Теме свободной любви посвящались роман за романом; наиболее известным стал «Санин» М. Арцыбашева (1907), в котором воспевался гедонизм и полное сексуальное раскрепощение. «Молодежь, — пишет Ричард Стайтс, специалист по женскому движению в России, — высвобождала сдерживавшуюся энергию в сексуальных приключениях и плотских эксцессах, оправдывая безудержное поведение вульгарным санинским лозунгом „удовольствие ради удовольствия“».
В начале XX века отношение к сексу было таким свободным, что, по словам одного писателя, образованные женщины могли вспоминать о любовном приключении так же пренебрежительно, как «о случайном знакомстве или о меню в ресторане, где они ужинали».
В этом общественном климате
Эльза
Маяковский вращался в кругах, близких к обществу «Бубновый валет», к этим же кругам принадлежала сестра Лили Эльза — одно время она даже брала уроки у Ильи Машкова, и тот одобрительно отзывался о ее рисунках.
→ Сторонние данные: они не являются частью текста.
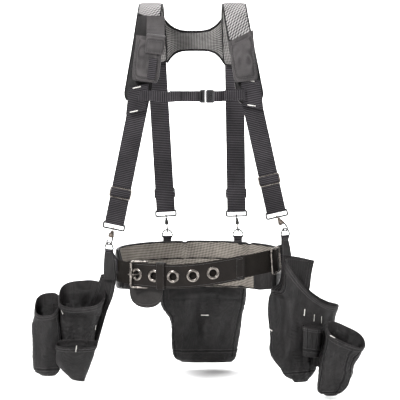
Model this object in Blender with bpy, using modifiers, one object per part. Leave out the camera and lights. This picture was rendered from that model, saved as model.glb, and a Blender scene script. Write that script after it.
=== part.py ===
"""Framing tool belt: a padded waist belt, a suspender yoke and three hanging pouches.

Metres, +Z up. The origin is the centre of the waist oval at the belt's mid-height, the front
of the belt faces -Y, and left and right are a viewer's, looking at the front along +Y.
Each flat piece is a band: an open strip of surface that a Solidify modifier thickens.
"""

from math import atan, cos, pi, radians, sin

import bmesh
import bpy
from mathutils import Matrix, Vector

UP = Vector((0, 0, 1))
TOWARDS_VIEWER = Vector((0, -1, 0))
GAP = 0.0003  # left between pieces that touch

# Waist oval: the grommet strip's middle surface, which the other belt layers lie inside
WAIST_HALF_WIDTH = 0.222
WAIST_HALF_DEPTH = 0.160
FRONT_HEIGHT = 0.005  # the front strip's middle, left of the centre
FRONT_RISE = 0.030  # how much higher the strip is fastened at the right
RISE_START, RISE_END = -0.080, 0.220  # X, where that rise begins and ends

# Belt layers
STRIP_END_X = 0.117
STRIP_HEIGHT, STRIP_THICKNESS = 0.060, 0.0040
WEBBING_WIDTH, WEBBING_THICKNESS = 0.056, 0.0025
WEBBING_INSET = 0.0036  # the long webbing's middle, inside the oval
FOLD_THICKNESS = 0.0020
FOLD_INSET = 0.0056  # the short webbing's middle, inside the oval
PAD_TOP, PAD_BOTTOM, PAD_THICKNESS = 0.0545, -0.068, 0.015
PAD_INSET = 0.0128
PAD_CORNER = 0.030  # height cut off the top and the bottom of the back pad at each end
TOP_CORNER_RUN, BOTTOM_CORNER_RUN = radians(12), radians(60)
PAD_END_X = 0.2065  # where the pad ends, forward of the hips

# Grommets
GROMMET_COUNT = 5
GROMMET_PITCH = 0.050
GROMMET_START = -0.154  # X of the one that the prong goes through
GROMMET_BORE = 0.0095
GROMMET_BARREL = 0.0110
GROMMET_FLANGE = 0.0160
GROMMET_GRIP = 0.0030  # from the strip's middle to the inner face of a flange
GROMMET_CROWN = 0.0012  # thickness of a flange

# Buckle, measured along the strip from the first grommet
NOSE_ALONG, NOSE_PROUD = -0.014, 0.0082
HEEL_ALONG, HEEL_DEEP = 0.027, 0.0106
BUCKLE_HALF_HEIGHT = 0.033
BUCKLE_WIRE = 0.0019
ROLLER_RADIUS = 0.0034
ROLLER_BORE = 0.0023
PRONG_WIRE = 0.0018
PRONG_EYE = 0.0042  # middle radius of the loop round the heel bar
KEEPER_ALONG, KEEPER_WIDTH = 0.068, 0.023
KEEPER_FRONT, KEEPER_BACK = -0.0060, 0.0084  # its middle surface, outside and inside the strip
KEEPER_HEIGHT, KEEPER_THICKNESS = 0.0660, 0.0022
SLIDE_X = 0.197  # where the belt's slide sits
SLIDE_WIDTH, SLIDE_HEIGHT = 0.060, 0.042  # opening across the webbing, and length along it
SLIDE_BAR, SLIDE_THICKNESS, SLIDE_LEAN = 0.0042, 0.0030, radians(8)
GUARD_THICKNESS = 0.0024
SQUARENESS_OF_GUARD = 0.55  # power of its rounded outline: 1 is half an ellipse, less is squarer
GUARD_ALONG, GUARD_HALF_WIDTH, GUARD_INSET = 0.010, 0.056, 0.0172
GUARD_TOP, GUARD_SIDE, GUARD_ROUND = 0.022, -0.030, 0.052
FRAME_BEND = 0.0045  # corner radius of the wire frames

# Strap hardware
STRAP_WIDTH, STRAP_THICKNESS = 0.049, 0.0020
LOOP_WIDTH, LOOP_HEIGHT, LOOP_WIRE = 0.0546, 0.0150, 0.0017
LOOP_BEND = 0.0026
SLIDER_HEIGHT, SLIDER_WIRE = 0.0290, 0.0034
HOOK_LENGTH = 0.045  # from the loop's bar to the lowest point of the hook
HOOK_WIRE = 0.0021
HOOK_EYE, HOOK_EYE_WIRE = 0.0045, 0.0013
HOOK_BODY_TOP, HOOK_BODY_BOTTOM = -0.0052, -0.0230
BOW_HALF_WIDTH = 0.0078
GATE_WIRE = 0.0013
RING_WIDTH, RING_HEIGHT, RING_WIRE = 0.0275, 0.0200, 0.0016
RING_REACH = 0.0372  # from the loop's bar to the top of the ring that the hook holds
TAB_WIDTH = 0.0215
TAB_CLEARANCE = 0.0009  # from the belt's webbing, which curves behind the flat tab

# Yoke
YOKE_THICKNESS = 0.011
SHOULDERS = {
    # centre line from the front end over the shoulder to the back end, and the widths there
    "left_shoulder_pad": (
        ((-0.155, -0.088, 0.440), (-0.137, -0.082, 0.560), (-0.124, -0.050, 0.655),
         (-0.120, 0.000, 0.685), (-0.118, 0.050, 0.655), (-0.114, 0.080, 0.600), (-0.110, 0.090, 0.536)),
        0.070, 0.0625,
    ),
    "right_shoulder_pad": (
        ((0.134, -0.088, 0.440), (0.113, -0.082, 0.560), (0.096, -0.050, 0.655),
         (0.092, 0.000, 0.685), (0.091, 0.050, 0.655), (0.093, 0.080, 0.600), (0.096, 0.090, 0.530)),
        0.070, 0.0625,
    ),
}
BRIDGE_ENDS = ((-0.0766, -0.0840), (0.0625, 0.0578))  # X at the bottom and top of its two ends
BRIDGE_TOP, BRIDGE_BOTTOM = 0.617, 0.571

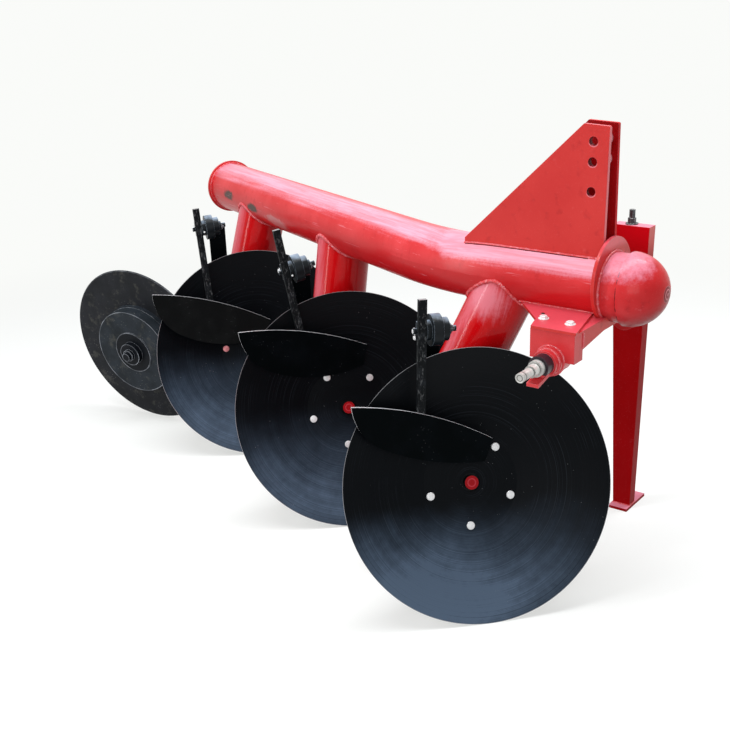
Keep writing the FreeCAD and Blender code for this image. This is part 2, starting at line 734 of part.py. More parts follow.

Здесь она влюбилась в старого поклонника Лили Гарри Блуменфельда, который по возвращении из Мюнхена стал учеником в мастерской Машкова и которого Эльза в своем дневнике называет «сладострастным», но с «замечательными глазами». Ее чувства, однако, остались безответными — Гарри любил другую. Кроме того, Эльза знала, что мать никогда не позволит ему ухаживать за ней. Осведомленность о сифилисе также помогла ей выкинуть его из головы.
Дневник Эльзы 1912–1913 годов свидетельствует о большой эгоцентричности и развитом комплексе неполноценности младшей сестры. Ей шестнадцать, и она во всем сравнивает себя с Лили, которая вызывает у нее восхищение и на которую ей хочется быть похожей. «Я должна была родиться красивой. Тогда бы мне не нужны были бы столько денег, то есть, не то, чтобы не нужны были бы, но подобно Лили это бы не снилось мне». Отношения между сестрами при этом весьма сложны. Жалуясь на старшую сестру за то, что та, «как обычно», не обращает на нее внимания и не слышит, что она говорит, Эльза одновременно дает себе следующую убийственную характеристику: «Я бессовестная, невыносимая, и я никогда не бываю довольной. Точно как Лили».
Пока Лили и Осип путешествуют по Туркестану, Эльза живет в их квартире, где ее вдохновляют «своего рода мысли», которые здесь «витают в воздухе»: и у нее, как она пишет, случаются «чувственные сны», она «не то что развращенная», но «жаждет непристойностей, лишь бы они не были противными». Она часто влюбляется, но без взаимности, и страдает, потому что кажется себе непривлекательной: «Бог дал мне желание любить, создал мою душу для любви, но не дал мне тело, созданное для любви».
По-детски пухлая Эльза жаловалась в дневнике на свою внешность: «Бог дал мне желание любить, создал мою душу для любви, но не дал мне тело, сделанное для любви».
С этим пухлым подростком с «не созданным для любви» телом знакомится осенью 1913 года Маяковский. Встреча состоялась дома у пианистки Иды Хвас, студентки Московской консерватории и близкого друга бубнововалетчиков. Семьи Каган и Хвас хорошо знали друг друга, Эльза и Лили дружили с Идой и ее сестрой Алей с детства.
Дата первой встречи устанавливается по воспоминаниям Эльзы, но датировка неточна; в любом случае регулярно встречаться они начали летом 1914-го. Теперь, после футуристического турне, Маяковский больше не носит потрепанные, лоснящиеся брюки, теперь на нем цилиндр и черное пальто, и, фланируя по московским бульварам, он машет элегантной тростью. Но он по-прежнему ведет себя нахально, его неотесанные манеры глубоко шокируют Юрия Александровича и Елену Юльевну. Вот как описывает Эльза ужин у них дома:
Володя вежливо молчит, изредка обращаясь к моей матери с фразами вроде: «Простите, Елена Юльевна, я у вас все котлеты сжевал…» — и категорически избегая вступать в разговоры с моим отцом. Под конец вечера, когда родители шли спать, мы с Володей переезжали в отцовский кабинет, с большим письменным столом, с ковровым диваном и креслами на персидском ковре, книжным шкафом… Но мать не спала, ждала, когда же Володя наконец уйдет, и по нескольку раз, уже в халате, приходила его выгонять: «Владимир Владимирович, вам пора уходить!» Но Володя, нисколько не обижаясь, упирался и не уходил.